Data section »
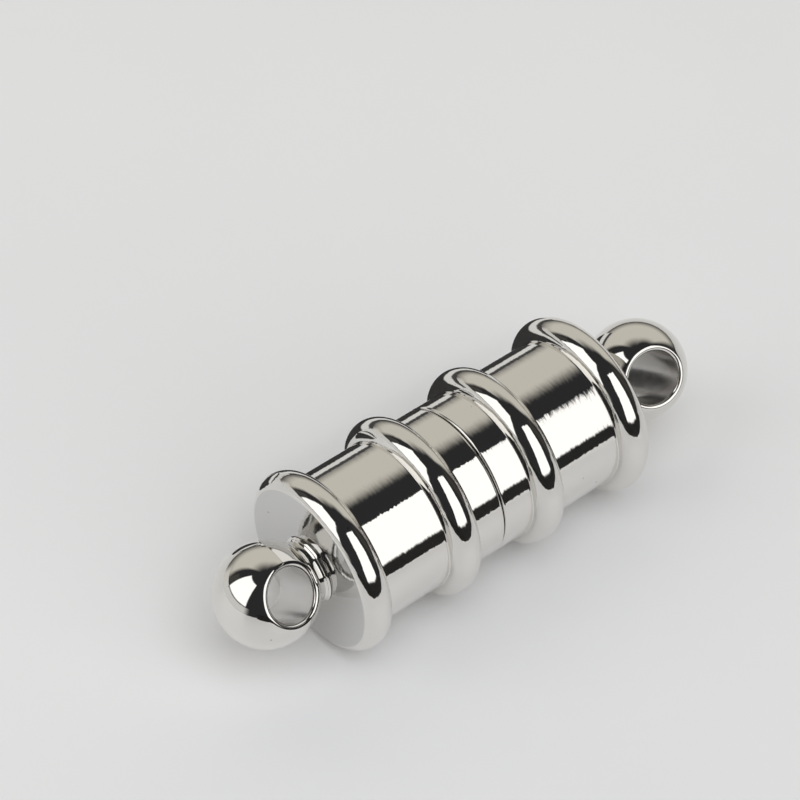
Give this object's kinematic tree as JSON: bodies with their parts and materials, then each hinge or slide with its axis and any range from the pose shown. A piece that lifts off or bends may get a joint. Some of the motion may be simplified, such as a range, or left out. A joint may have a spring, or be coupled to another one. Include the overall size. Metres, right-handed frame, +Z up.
{
  "type": "magnetic clasp",
  "caption": "Barrel-shaped magnetic jewellery clasp: ringed cups that meet end to end, each with a riveted ball swivel cross-drilled for a jump ring.",
  "frame": {"origin": "on the resting plane, below the middle of the clasp's overall length", "axes": "+X along the clasp's axis from the left ball to the right ball, +Z up, -Y towards the side the picture was taken from"},
  "size_m": [0.018, 0.006, 0.006],
  "materials": {
    "plated_cup": "bright silver-coloured plating on turned brass, mirror polished",
    "plated_swivel": "bright silver-coloured plating on turned brass, mirror polished",
    "magnet": "satin nickel plating on a sintered magnet"
  },
  "bodies": {
    "half_a": {"cup_a": "plated_cup", "magnet_a": "magnet"},
    "half_b": {"cup_b": "plated_cup", "magnet_b": "magnet"},
    "swivel_a": {"ball_end_a": "plated_swivel"},
    "swivel_b": {"ball_end_b": "plated_swivel"}
  },
  "joints": [
    {"name": "pull_apart", "type": "slide", "parent": "half_a", "child": "half_b", "axis": [1, 0, 0], "range_m": [0, 0.02]},
    {"name": "left_swivel", "type": "hinge", "parent": "half_a", "child": "swivel_a", "pos_m": [-0.00543, 0, 0.003], "axis": [1, 0, 0], "continuous": true},
    {"name": "right_swivel", "type": "hinge", "parent": "half_b", "child": "swivel_b", "pos_m": [0.00513, 0, 0.003], "axis": [1, 0, 0], "continuous": true}
  ]
}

Your task » Go through the listing and print each line exactly as it appears.

Result of the exercise »
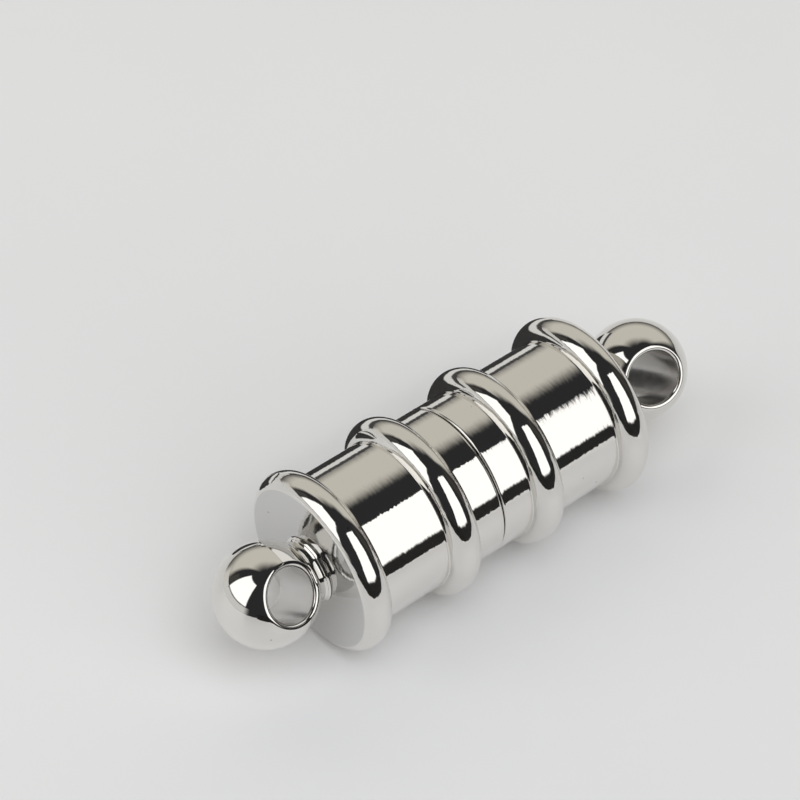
Give this object's kinematic tree as JSON: bodies with their parts and materials, then each hinge or slide with its axis and any range from the pose shown. A piece that lifts off or bends may get a joint. Some of the motion may be simplified, such as a range, or left out. A joint may have a spring, or be coupled to another one. Include the overall size. Metres, right-handed frame, +Z up.
{
  "type": "magnetic clasp",
  "caption": "Barrel-shaped magnetic jewellery clasp: ringed cups that meet end to end, each with a riveted ball swivel cross-drilled for a jump ring.",
  "frame": {"origin": "on the resting plane, below the middle of the clasp's overall length", "axes": "+X along the clasp's axis from the left ball to the right ball, +Z up, -Y towards the side the picture was taken from"},
  "size_m": [0.018, 0.006, 0.006],
  "materials": {
    "plated_cup": "bright silver-coloured plating on turned brass, mirror polished",
    "plated_swivel": "bright silver-coloured plating on turned brass, mirror polished",
    "magnet": "satin nickel plating on a sintered magnet"
  },
  "bodies": {
    "half_a": {"cup_a": "plated_cup", "magnet_a": "magnet"},
    "half_b": {"cup_b": "plated_cup", "magnet_b": "magnet"},
    "swivel_a": {"ball_end_a": "plated_swivel"},
    "swivel_b": {"ball_end_b": "plated_swivel"}
  },
  "joints": [
    {"name": "pull_apart", "type": "slide", "parent": "half_a", "child": "half_b", "axis": [1, 0, 0], "range_m": [0, 0.02]},
    {"name": "left_swivel", "type": "hinge", "parent": "half_a", "child": "swivel_a", "pos_m": [-0.00543, 0, 0.003], "axis": [1, 0, 0], "continuous": true},
    {"name": "right_swivel", "type": "hinge", "parent": "half_b", "child": "swivel_b", "pos_m": [0.00513, 0, 0.003], "axis": [1, 0, 0], "continuous": true}
  ]
}